The operating system
We run Debian on all of our infrastructure, from routers and servers to laptops and dashboard Rasberry Pi’s. Our core infrastructure runs Debian Wheezy, while new machines are mostly being set up with Debian Jessie. We chose Debian for its quality, security support and software availability and we have been happy every single day with it.
We do host our own internal repositories (using reprepro) for backports, locally modified packages and what is not already provided in Debian proper. We try to package as much as possible of what we use and encourage team members to contribute to Debian while at work.
Automation is the key to maintain control of the infrastructure and Debian
helps a lot by providing packages with sane defaults, respecting
local changes and providing knobs (like alternatives,
APT pinning) to tweak the whole system in a safe and predictable way. All
servers are managed using Puppet with a central puppet
master providing the configuration. We keep our Puppet tree in a git repository
and use Phabricator’s Differential to review
changes.
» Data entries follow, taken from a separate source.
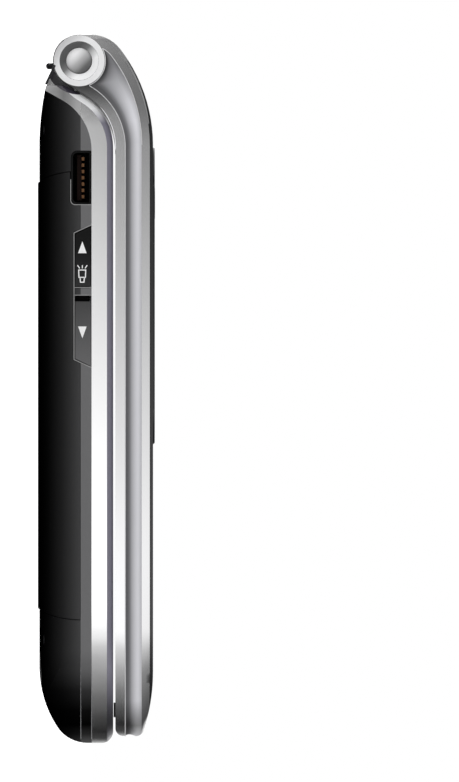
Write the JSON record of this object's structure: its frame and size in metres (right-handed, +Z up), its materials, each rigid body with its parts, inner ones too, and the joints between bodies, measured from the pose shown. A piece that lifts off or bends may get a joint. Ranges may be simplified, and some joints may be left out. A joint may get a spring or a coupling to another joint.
{
  "type": "flip phone",
  "caption": "Clamshell mobile phone, closed: bright metal fold frames, dark rounded back, raised outer window, knuckle hinge, side keys, multi-pin connector and headset socket.",
  "frame": {"origin": "under the middle of the closed phone, on the surface that it lies on", "axes": "+Z up out of the lid's outer face, +Y along the phone towards the hinge, X across the phone with the headset socket on the +X side"},
  "size_m": [0.0486, 0.0972, 0.016],
  "materials": {
    "bright_metal": "polished, clear lacquer",
    "dark_plastic": "smooth satin gloss",
    "dark_trim": "fine moulded grain",
    "keys": "smooth, printed legends",
    "side_keys": "satin",
    "window_glass": "polished, tinted",
    "display": "glossy",
    "steel": "plain",
    "gold": "plated",
    "board": "solder mask",
    "film": "polyimide film",
    "cell_can": "plain can",
    "module_plastic": "moulded",
    "rubber": "matt"
  },
  "bodies": {
    "base": {"rear_housing": "dark_plastic", "base_front_housing": "bright_metal", "keypad_panel": "dark_trim", "dome_sheet": "film", "main_board": "board", "shield_cans": "steel", "loudspeaker": "module_plastic", "microphone": "module_plastic", "antenna": "film", "connector_shell": "steel", "connector_contacts": "gold", "jack_body": "module_plastic", "jack_ring": "dark_trim", "volume_switches": "board", "base_screws": "steel", "strap_bar": "steel", "battery_contacts": "gold", "hinge_cartridge": "steel", "flex_cable": "film"},
    "lid": {"hinge_shaft": "steel", "hinge_pin": "steel", "hinge_caps": "bright_metal", "lid_frame": "bright_metal", "lid_face_plate": "dark_plastic", "outer_window": "window_glass", "outer_display": "display", "camera_module": "module_plastic", "lid_inner_housing": "dark_trim", "inner_window": "window_glass", "inner_display": "display", "earpiece": "module_plastic", "lid_bumpers": "rubber", "lid_board": "board", "lid_screws": "steel"},
    "battery_pack": {"battery_cover": "dark_plastic", "battery_cell": "cell_can", "battery_terminals": "gold"},
    "key_1_body": {"key_1": "keys"},
    "key_2_body": {"key_2": "keys"},
    "key_3_body": {"key_3": "keys"},
    "key_4_body": {"key_4": "keys"},
    "key_5_body": {"key_5": "keys"},
    "key_6_body": {"key_6": "keys"},
    "key_7_body": {"key_7": "keys"},
    "key_8_body": {"key_8": "keys"},
    "key_9_body": {"key_9": "keys"},
    "key_star_body": {"key_star": "keys"},
    "key_0_body": {"key_0": "keys"},
    "key_hash_body": {"key_hash": "keys"},
    "key_send_body": {"key_send": "keys"},
    "key_clear_body": {"key_clear": "keys"},
    "key_end_body": {"key_end": "keys"},
    "key_soft_left_body": {"key_soft_left": "keys"},
    "key_soft_right_body": {"key_soft_right": "keys"},
    "nav_ring_body": {"nav_ring": "keys"},
    "key_ok_body": {"key_ok": "keys"},
    "volume_up_key_body": {"volume_up_key": "side_keys"},
    "volume_down_key_body": {"volume_down_key": "side_keys"},
    "battery_latch_body": {"battery_latch": "dark_plastic"}
  },
  "joints": [
    {"name": "lid_hinge", "type": "hinge", "parent": "base", "child": "lid", "pos_m": [0, 0.045, 0.00565], "axis": [-1, 0, 0], "range_deg": [0, 160]},
    {"name": "key_1_press", "type": "slide", "parent": "base", "child": "key_1_body", "axis": [0, 0, -1], "range_m": [0, 0.00025], "stiffness_N_per_m": 100, "springref_m": -0.0002},
    {"name": "key_2_press", "type": "slide", "parent": "base", "child": "key_2_body", "axis": [0, 0, -1], "range_m": [0, 0.00025], "stiffness_N_per_m": 100, "springref_m": -0.0002},
    {"name": "key_3_press", "type": "slide", "parent": "base", "child": "key_3_body", "axis": [0, 0, -1], "range_m": [0, 0.00025], "stiffness_N_per_m": 100, "springref_m": -0.0002},
    {"name": "key_4_press", "type": "slide", "parent": "base", "child": "key_4_body", "axis": [0, 0, -1], "range_m": [0, 0.00025], "stiffness_N_per_m": 100, "springref_m": -0.0002},
    {"name": "key_5_press", "type": "slide", "parent": "base", "child": "key_5_body", "axis": [0, 0, -1], "range_m": [0, 0.00025], "stiffness_N_per_m": 100, "springref_m": -0.0002},
    {"name": "key_6_press", "type": "slide", "parent": "base", "child": "key_6_body", "axis": [0, 0, -1], "range_m": [0, 0.00025], "stiffness_N_per_m": 100, "springref_m": -0.0002},
    {"name": "key_7_press", "type": "slide", "parent": "base", "child": "key_7_body", "axis": [0, 0, -1], "range_m": [0, 0.00025], "stiffness_N_per_m": 100, "springref_m": -0.0002},
    {"name": "key_8_press", "type": "slide", "parent": "base", "child": "key_8_body", "axis": [0, 0, -1], "range_m": [0, 0.00025], "stiffness_N_per_m": 100, "springref_m": -0.0002},
    {"name": "key_9_press", "type": "slide", "parent": "base", "child": "key_9_body", "axis": [0, 0, -1], "range_m": [0, 0.00025], "stiffness_N_per_m": 100, "springref_m": -0.0002},
    {"name": "key_star_press", "type": "slide", "parent": "base", "child": "key_star_body", "axis": [0, 0, -1], "range_m": [0, 0.00025], "stiffness_N_per_m": 100, "springref_m": -0.0002},
    {"name": "key_0_press", "type": "slide", "parent": "base", "child": "key_0_body", "axis": [0, 0, -1], "range_m": [0, 0.00025], "stiffness_N_per_m": 100, "springref_m": -0.0002},
    {"name": "key_hash_press", "type": "slide", "parent": "base", "child": "key_hash_body", "axis": [0, 0, -1], "range_m": [0, 0.00025], "stiffness_N_per_m": 100, "springref_m": -0.0002},
    {"name": "key_send_press", "type": "slide", "parent": "base", "child": "key_send_body", "axis": [0, 0, -1], "range_m": [0, 0.00025], "stiffness_N_per_m": 100, "springref_m": -0.0002},
    {"name": "key_clear_press", "type": "slide", "parent": "base", "child": "key_clear_body", "axis": [0, 0, -1], "range_m": [0, 0.00025], "stiffness_N_per_m": 100, "springref_m": -0.0002},
    {"name": "key_end_press", "type": "slide", "parent": "base", "child": "key_end_body", "axis": [0, 0, -1], "range_m": [0, 0.00025], "stiffness_N_per_m": 100, "springref_m": -0.0002},
    {"name": "key_soft_left_press", "type": "slide", "parent": "base", "child": "key_soft_left_body", "axis": [0, 0, -1], "range_m": [0, 0.00025], "stiffness_N_per_m": 100, "springref_m": -0.0002},
    {"name": "key_soft_right_press", "type": "slide", "parent": "base", "child": "key_soft_right_body", "axis": [0, 0, -1], "range_m": [0, 0.00025], "stiffness_N_per_m": 100, "springref_m": -0.0002},
    {"name": "nav_ring_press", "type": "slide", "parent": "base", "child": "nav_ring_body", "axis": [0, 0, -1], "range_m": [0, 0.00025], "stiffness_N_per_m": 100, "springref_m": -0.0002},
    {"name": "key_ok_press", "type": "slide", "parent": "base", "child": "key_ok_body", "axis": [0, 0, -1], "range_m": [0, 0.00025], "stiffness_N_per_m": 100, "springref_m": -0.0002},
    {"name": "volume_up_key_press", "type": "slide", "parent": "base", "child": "volume_up_key_body", "axis": [1, 0, 0], "range_m": [0, 0.0003], "stiffness_N_per_m": 100, "springref_m": -0.0002},
    {"name": "volume_down_key_press", "type": "slide", "parent": "base", "child": "volume_down_key_body", "axis": [1, 0, 0], "range_m": [0, 0.0003], "stiffness_N_per_m": 100, "springref_m": -0.0002},
    {"name": "battery_pack_slide", "type": "slide", "parent": "base", "child": "battery_pack", "axis": [0, 0, -1], "range_m": [0, 0.012]},
    {"name": "battery_latch_slide", "type": "slide", "parent": "base", "child": "battery_latch_body", "axis": [0, 1, 0], "range_m": [0, 0.0015], "stiffness_N_per_m": 100, "springref_m": -0.0002}
  ]
}
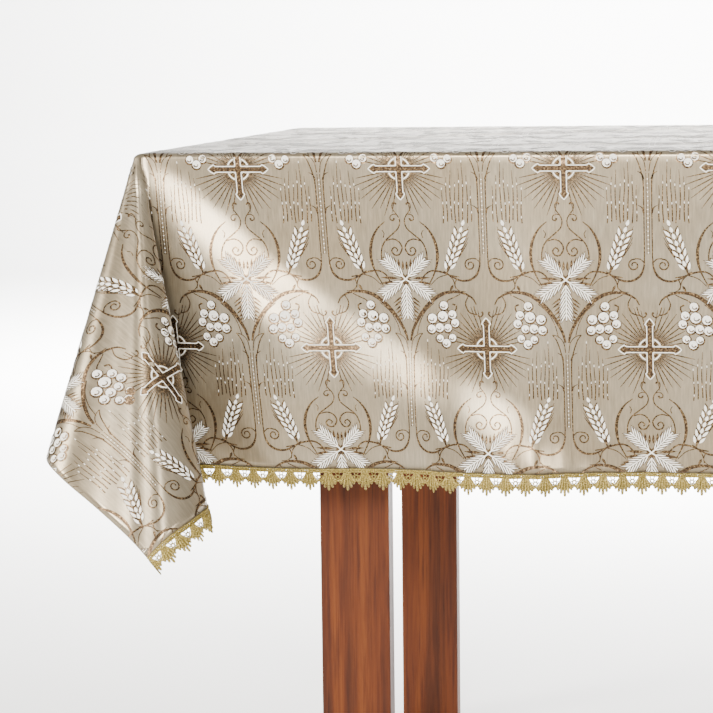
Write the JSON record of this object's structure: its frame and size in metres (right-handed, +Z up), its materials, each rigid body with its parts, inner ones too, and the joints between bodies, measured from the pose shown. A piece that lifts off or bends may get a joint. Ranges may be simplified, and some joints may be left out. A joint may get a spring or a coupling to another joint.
{
  "type": "altar frontal draped over a plain wooden altar table",
  "caption": "Figured satin altar frontal with a gold lace edge along its front hem, hanging over all sides of a plain wooden altar table.",
  "frame": {"origin": "on the floor, under the middle of the table", "axes": "+X to the right along the altar as seen from the front, +Y to the back, +Z up; the front with the lace faces -Y"},
  "size_m": [1.5823, 1.3536, 0.9495],
  "materials": {
    "satin": "champagne figured satin",
    "gold_lace": "gold guipure lace",
    "wood": "oiled reddish-brown wood"
  },
  "bodies": {
    "root": {"altar_cloth": "satin", "front_lace": "gold_lace", "table_top": "wood", "leg_front_left": "wood", "leg_front_right": "wood", "leg_back_left": "wood", "leg_back_right": "wood", "rail_front": "wood", "rail_back": "wood", "rail_left": "wood", "rail_right": "wood"}
  },
  "joints": []
}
A buildbot instance is integrated with
arcanist to automatically run
unit tests and test catalog compilation for every Puppet changeset under
Back in 2011 our servers were hosted on a shared LAN. Today we run our own Autonomous System and manage the whole network stack, from switches to BGP peerings with upstream providers.
A pair of low-power 1U servers running Debian, equipped with 6 GbE NICs, 4 CPU cores and 8 GB RAM each serve as our active-backup router cluster. These machines handle the BGP peerings with our two upstream providers and also provide stateful firewalling at the edge of our infrastructure. We use BIRD as a BGP and OSPF speaker. High-availability is provided by Keepalived and conntrackd, making sure our internet connectivity remains uninterrupted in the event of a failure. A pmacct-based BGP-enabled NetFlow collector helps maintain good network visibility and monitor traffic patterns closely.
Our headquarters is connected with the production site via a 100 Mbps Metro Ethernet line, letting us act as our own ISP. The whole network (including our HQ) is dual-stack, with IPv6 considered production-quality.